Poverty frequently means that a family lives in a neighborhood that has a high rate of violence. Housing in these neighborhoods often exposes children to unsafe living conditions, including environmental toxins, poor ventilation, and infestations of rodents and insects. Low-income children have more than triple the risk of lead poisoning, which causes neurological damage and has been linked to lower IQ and long-term behavior problems such as impaired concentration and violence.

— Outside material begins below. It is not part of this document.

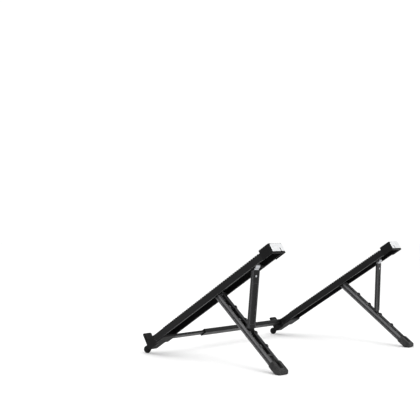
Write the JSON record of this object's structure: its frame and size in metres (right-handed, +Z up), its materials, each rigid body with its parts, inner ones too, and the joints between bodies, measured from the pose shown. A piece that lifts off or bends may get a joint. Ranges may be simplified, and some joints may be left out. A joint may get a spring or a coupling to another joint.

Poor families are more likely to be single-parent families with a parent who is young with unstable employment and low earning potential. These parents suffer stress associated with the constant strain of trying to provide adequate food, housing, clothing, and health care for their children. Parents under stress have a more difficult time providing the nurture and support necessary to establish positive bonding, enable speech acquisition, teach problem-solving skills, and promote early learning activities that affect school readiness. Parents living in poverty are more likely to have low educational attainment and less knowledge about early childhood education and brain development in infants. There are generally fewer books, educational toys and games, and outside opportunities for learning, such as family vacations and trips to a museum.

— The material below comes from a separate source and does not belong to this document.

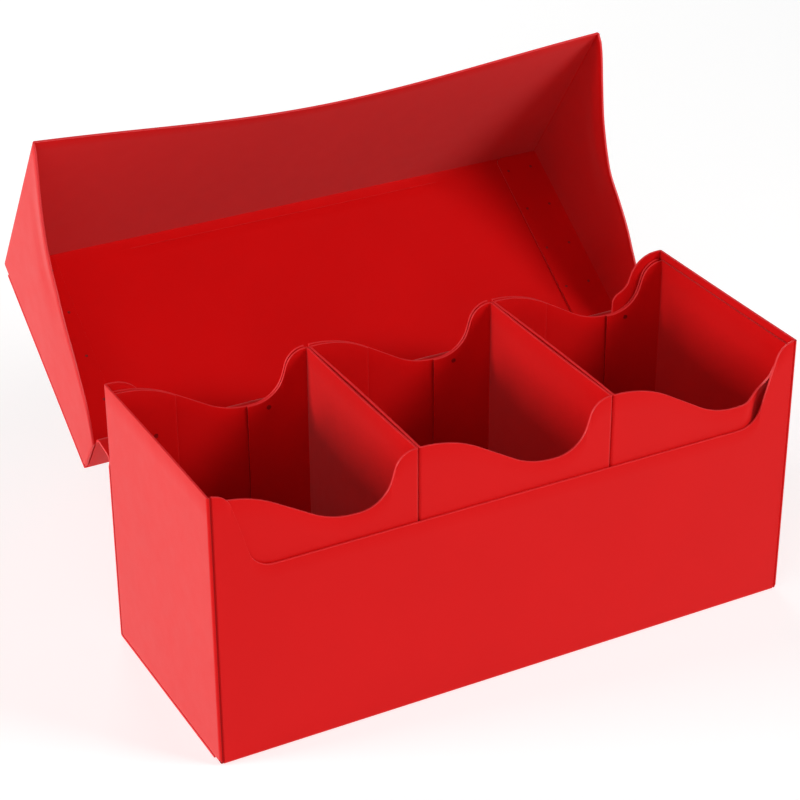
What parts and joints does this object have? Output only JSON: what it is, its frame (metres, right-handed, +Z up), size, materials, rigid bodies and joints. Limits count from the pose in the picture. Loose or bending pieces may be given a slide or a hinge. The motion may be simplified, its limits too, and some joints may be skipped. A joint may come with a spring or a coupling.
{
  "type": "card deck box",
  "caption": "Folded plastic deck box with side-by-side card inserts, a recessed front wall and a deep lid that swings back on a creased hinge strip.",
  "frame": {"origin": "centre of the base panel's underside, on the surface that the box stands on", "axes": "+X to the right along the row of inserts, -Y to the front wall, +Z up"},
  "size_m": [0.2212, 0.1762, 0.1681],
  "materials": {
    "shell_sheet": "fine satin, extruded polypropylene sheet",
    "insert_sheet": "fine satin, extruded polypropylene sheet"
  },
  "bodies": {
    "box": {"base_panel": "shell_sheet", "front_wall": "shell_sheet", "back_wall": "shell_sheet", "left_wall": "shell_sheet", "right_wall": "shell_sheet", "left_back_ear": "shell_sheet", "right_back_ear": "shell_sheet", "left_base_flap": "shell_sheet", "right_base_flap": "shell_sheet", "left_insert_floor": "insert_sheet", "left_insert_front": "insert_sheet", "left_insert_back": "insert_sheet", "left_insert_left_side": "insert_sheet", "left_insert_right_side": "insert_sheet", "left_insert_left_flap": "insert_sheet", "left_insert_right_flap": "insert_sheet", "middle_insert_floor": "insert_sheet", "middle_insert_front": "insert_sheet", "middle_insert_back": "insert_sheet", "middle_insert_left_side": "insert_sheet", "middle_insert_right_side": "insert_sheet", "middle_insert_left_flap": "insert_sheet", "middle_insert_right_flap": "insert_sheet", "right_insert_floor": "insert_sheet", "right_insert_front": "insert_sheet", "right_insert_back": "insert_sheet", "right_insert_left_side": "insert_sheet", "right_insert_right_side": "insert_sheet", "right_insert_left_flap": "insert_sheet", "right_insert_right_flap": "insert_sheet"},
    "hinge_strip": {"hinge_strip": "shell_sheet"},
    "lid": {"lid_back": "shell_sheet", "lid_top": "shell_sheet", "lid_front": "shell_sheet", "lid_left_side": "shell_sheet", "lid_right_side": "shell_sheet", "lid_left_flap": "shell_sheet", "lid_right_flap": "shell_sheet"}
  },
  "joints": [
    {"name": "strip_fold", "type": "hinge", "parent": "box", "child": "hinge_strip", "pos_m": [0, 0.0422, 0.0714], "axis": [-1, 0, 0], "range_deg": [-80, 0]},
    {"name": "lid_fold", "type": "hinge", "parent": "hinge_strip", "child": "lid", "pos_m": [0, 0.05205, 0.07314], "axis": [-1, 0, 0], "range_deg": [-65.3, 55]}
  ]
}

Children living below the poverty line are 1.3 times more likely to experience learning disabilities and developmental delays than are children who are not poor. Children with learning disabilities and developmental delays are more likely to experience school difficulties, and school failure at an early age is a leading indicator in school drop-out rates.

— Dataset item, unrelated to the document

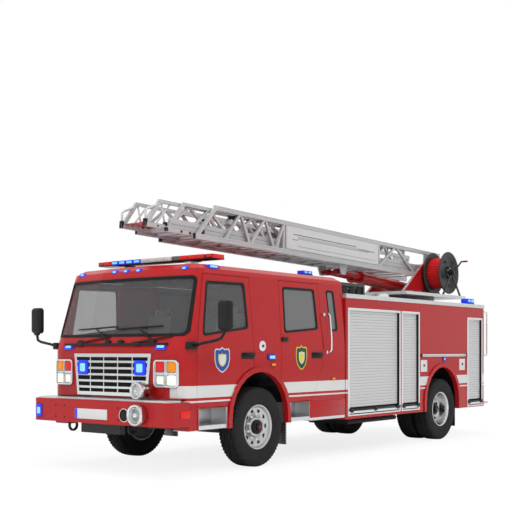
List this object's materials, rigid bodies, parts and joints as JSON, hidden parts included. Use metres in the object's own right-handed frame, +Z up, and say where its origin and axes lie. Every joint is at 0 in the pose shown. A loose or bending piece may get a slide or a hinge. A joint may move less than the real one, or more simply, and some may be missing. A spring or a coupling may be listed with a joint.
{
  "type": "fire engine",
  "caption": "Aerial ladder fire engine with a four door crew cab, roller shutter lockers, slewing turntable, raising and extending ladder, hose reel and twin rear wheels.",
  "frame": {"origin": "on the ground below the middle of the bounding box", "axes": "+X towards the vehicle's front, +Y to its left, +Z up"},
  "size_m": [9.02, 3.69, 3.6008],
  "materials": {
    "red_paint": "gloss",
    "black_plastic": "satin",
    "chassis_black": "matt",
    "glass": "gloss",
    "chrome": "polished",
    "tread_plate": "satin",
    "ladder_silver": "satin",
    "shutter_aluminium": "satin",
    "wheel_silver": "satin",
    "tyre_rubber": "matt",
    "cast_iron": "matt",
    "seat_fabric": "matt",
    "lamp_red": "gloss",
    "reel_red": "gloss"
  },
  "bodies": {
    "vehicle": {"cab_shell": "red_paint", "front_bumper": "red_paint", "body_shell": "red_paint", "dashboard": "black_plastic", "wipers": "black_plastic", "mirror_left": "black_plastic", "mirror_right": "black_plastic", "chassis_frame": "chassis_black", "cab_steps": "chassis_black", "windshield": "glass", "quarter_glass_left": "glass", "quarter_glass_right": "glass", "speaker": "chrome", "siren": "chrome", "grille": "chrome", "headlight_left": "chrome", "headlight_right": "chrome", "body_deck": "tread_plate", "rear_step": "tread_plate", "shutters_left_front": "shutter_aluminium", "shutters_left_rear": "shutter_aluminium", "shutters_right_front": "shutter_aluminium", "shutters_right_rear": "shutter_aluminium", "shutter_rear": "shutter_aluminium", "drivetrain": "cast_iron", "front_axle": "cast_iron", "rear_axle": "cast_iron", "seat_driver": "seat_fabric", "seat_officer": "seat_fabric", "seat_rear_bench": "seat_fabric", "lightbar": "lamp_red"},
    "steer_left": {"knuckle_left": "cast_iron"},
    "steer_right": {"knuckle_right": "cast_iron"},
    "wheel_front_left": {"tyre_front_left": "tyre_rubber", "rim_front_left": "wheel_silver"},
    "wheel_front_right": {"tyre_front_right": "tyre_rubber", "rim_front_right": "wheel_silver"},
    "wheel_rear_left": {"tyre_rear_left_outer": "tyre_rubber", "tyre_rear_left_inner": "tyre_rubber", "rim_rear_left": "wheel_silver"},
    "wheel_rear_right": {"tyre_rear_right_outer": "tyre_rubber", "tyre_rear_right_inner": "tyre_rubber", "rim_rear_right": "wheel_silver"},
    "steering": {"steering_wheel": "black_plastic"},
    "door_front_left": {"door_front_left": "red_paint", "glass_front_left": "glass"},
    "door_front_right": {"door_front_right": "red_paint", "glass_front_right": "glass"},
    "door_rear_left": {"door_rear_left": "red_paint", "glass_rear_left": "glass"},
    "door_rear_right": {"door_rear_right": "red_paint", "glass_rear_right": "glass"},
    "slew": {"turntable": "red_paint"},
    "boom_base": {"ladder_base": "ladder_silver"},
    "boom_mid": {"ladder_mid": "ladder_silver"},
    "boom_fly": {"ladder_fly": "ladder_silver"},
    "lift_cylinders": {"lift_barrels": "red_paint"},
    "lift_rods": {"lift_rods": "chrome"},
    "reel": {"reel": "reel_red"}
  },
  "joints": [
    {"name": "steer_left", "type": "hinge", "parent": "vehicle", "child": "steer_left", "pos_m": [2.62, 0.9, 0.535], "axis": [0, 0, 1], "range_deg": [-32, 32]},
    {"name": "steer_right", "type": "hinge", "parent": "vehicle", "child": "steer_right", "pos_m": [2.62, -0.9, 0.535], "axis": [0, 0, 1], "range_deg": [-32, 32]},
    {"name": "wheel_front_left", "type": "hinge", "parent": "steer_left", "child": "wheel_front_left", "pos_m": [2.62, 1.09, 0.535], "axis": [0, 1, 0], "continuous": true},
    {"name": "wheel_front_right", "type": "hinge", "parent": "steer_right", "child": "wheel_front_right", "pos_m": [2.62, -1.09, 0.535], "axis": [0, 1, 0], "continuous": true},
    {"name": "wheel_rear_left", "type": "hinge", "parent": "vehicle", "child": "wheel_rear_left", "pos_m": [-2.57, 1.09, 0.535], "axis": [0, 1, 0], "continuous": true},
    {"name": "wheel_rear_right", "type": "hinge", "parent": "vehicle", "child": "wheel_rear_right", "pos_m": [-2.57, -1.09, 0.535], "axis": [0, 1, 0], "continuous": true},
    {"name": "steering_wheel", "type": "hinge", "parent": "vehicle", "child": "steering", "pos_m": [3.36, 0.62, 1.66], "axis": [-0.6157, 0, 0.788], "range_deg": [-576, 576]},
    {"name": "door_front_left", "type": "hinge", "parent": "vehicle", "child": "door_front_left", "pos_m": [3.885, 1.254, 0.85], "axis": [0, 0, -1], "range_deg": [0, 75]},
    {"name": "door_front_right", "type": "hinge", "parent": "vehicle", "child": "door_front_right", "pos_m": [3.885, -1.254, 0.85], "axis": [0, 0, 1], "range_deg": [0, 75]},
    {"name": "door_rear_left", "type": "hinge", "parent": "vehicle", "child": "door_rear_left", "pos_m": [2.145, 1.254, 0.85], "axis": [0, 0, -1], "range_deg": [0, 75]},
    {"name": "door_rear_right", "type": "hinge", "parent": "vehicle", "child": "door_rear_right", "pos_m": [2.145, -1.254, 0.85], "axis": [0, 0, 1], "range_deg": [0, 75]},
    {"name": "slew", "type": "hinge", "parent": "vehicle", "child": "slew", "pos_m": [-3.03, 0, 2.5453], "axis": [0, 0, 1], "continuous": true},
    {"name": "elevation", "type": "hinge", "parent": "slew", "child": "boom_base", "pos_m": [-3.73, 0, 3.17], "axis": [0, -1, 0], "range_deg": [0, 68]},
    {"name": "mid_slide", "type": "slide", "parent": "boom_base", "child": "boom_mid", "axis": [0.9997, 0, 0.0244], "range_m": [0, 4.4]},
    {"name": "fly_slide", "type": "slide", "parent": "boom_mid", "child": "boom_fly", "axis": [0.9997, 0, 0.0244], "range_m": [0, 4.4]},
    {"name": "lift_foot", "type": "hinge", "parent": "slew", "child": "lift_cylinders", "pos_m": [-3.38, 0, 2.755], "axis": [0, -1, 0], "range_deg": [0, 70]},
    {"name": "lift_rod", "type": "slide", "parent": "lift_cylinders", "child": "lift_rods", "axis": [0.9982, 0, 0.0603], "range_m": [0, 0.6]},
    {"name": "reel", "type": "hinge", "parent": "slew", "child": "reel", "pos_m": [-3.73, 0.6225, 3.02], "axis": [0, 1, 0], "continuous": true}
  ],
  "couplings": [
    {"joint": "steer_right", "follows": "steer_left", "ratio": 1},
    {"joint": "steering_wheel", "follows": "steer_left", "ratio": 18},
    {"joint": "fly_slide", "follows": "mid_slide", "ratio": 1},
    {"joint": "lift_foot", "follows": "elevation", "ratio": 1.015},
    {"joint": "lift_rod", "follows": "elevation", "m_per_rad": 0.5}
  ]
}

Families living in poverty also experience housing instability. Children who move frequently tend to have fewer friends, experience social isolation, and have higher truancy rates than those who grow up in more stable homes. In addition, social and educational services designed to support families in poverty are disrupted when the family moves frequently. Many families in poverty experience periods of homelessness, which exposes children to communicable diseases and the chaos found in shelters. Homeless children suffer increased rates of illnesses such as diarrhea, asthma, anemia, and infection. Simply being born into poverty affects a child's ability to grow up healthy, to be nurtured in a safe and stable home, to enter school ready to learn, and to remain in school and complete a high school education.